McCartney closed his time with the press by reflecting on his music’s ongoing ability to inspire listeners, particularly younger generations he might have thought he’d lost touch with.
“One of the great things for me about touring the world is that I’m surprised to have a lot of young fans,” McCartney pointed out. “I expect [my fans] to be kind of my age, but what happens is you get their kids and their kids’ kids.
“I think the message of my songs is generally peace, love, come together. I think that’s as good a message as I can deliver. I hope they are going to enjoy it and take a good message of peace and love. And you know, it’s the same old one, but I can’t think of anything better.”

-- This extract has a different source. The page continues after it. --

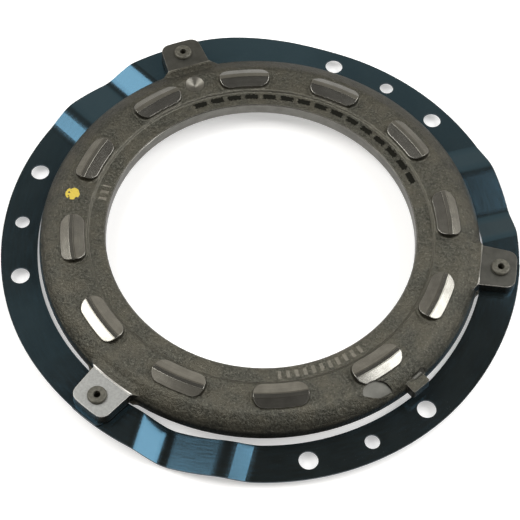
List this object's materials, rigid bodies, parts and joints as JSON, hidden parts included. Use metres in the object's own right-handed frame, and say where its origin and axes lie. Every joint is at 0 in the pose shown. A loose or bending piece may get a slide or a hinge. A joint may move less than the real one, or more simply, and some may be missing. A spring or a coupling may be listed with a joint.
{
  "type": "clutch pressure plate",
  "caption": "Cast-iron clutch pressure plate with turned fulcrum pads, hung by riveted lugs on a ring of blued leaf springs with bolt and dowel holes.",
  "frame": {"origin": "centre of the bolt circle, in the plane on which the bolted middles of the leaf springs lie", "axes": "+Z from the friction face to the fulcrum pads, along the clutch's axis; +X through the first lug and its rivet"},
  "size_m": [0.2688, 0.2688, 0.0195],
  "materials": {
    "cast_iron": "sand-cast, with turned and milled faces",
    "spring_steel": "blued, semi-gloss",
    "rivet_steel": "dull, oiled"
  },
  "bodies": {
    "leaf_ring": {"leaf_spring_1": "spring_steel", "leaf_spring_2": "spring_steel", "leaf_spring_3": "spring_steel"},
    "plate": {"pressure_plate": "cast_iron", "rivet_1": "rivet_steel", "rivet_2": "rivet_steel", "rivet_3": "rivet_steel"}
  },
  "joints": [
    {"name": "plate_lift", "type": "slide", "parent": "leaf_ring", "child": "plate", "axis": [0, 0, 1], "range_m": [-0.0025, 0.0018], "stiffness_N_per_m": 80000, "deforming": ["leaf_spring_1", "leaf_spring_2", "leaf_spring_3"]}
  ]
}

I know of some twenty young girls who are as inspired as any generation has ever been by Paul’s message, finding his mere presence every bit as hysteria-inducing as back in the day. SFM’s inside source on the half-time set list is a young woman taking time away from college, volunteering to take part in the show. I’ll maintain her anonymity, since I don’t want to be responsible for bringing about any sudden “accidents” if word gets out that she was coaxed out of her highly confidential information, but I will say that she shares the same name as Paul’s old sheepdog, immortalized in my favorite Beatles song, “Martha, My Dear.”
At any rate, “Marta,” as I’ll call her, has been practicing with McCartney for the last two days, going through the four-song set and honing the craft of synchronized hysteria, recreating the shrieking and fainting that greeted the fabsmen on those too few trips across the pond.
She’ll be shuttled to the stadium in time for the half-time performance and whisked away immediately after its conclusion, but Marta is living a dream already. While many of her colleagues are only in it for the football, Marta understands as well as anyone the once-in-lifetime opportunity to celebrate peace, love, and come togethering while screaming hysterically at the feet of a naked Beatle.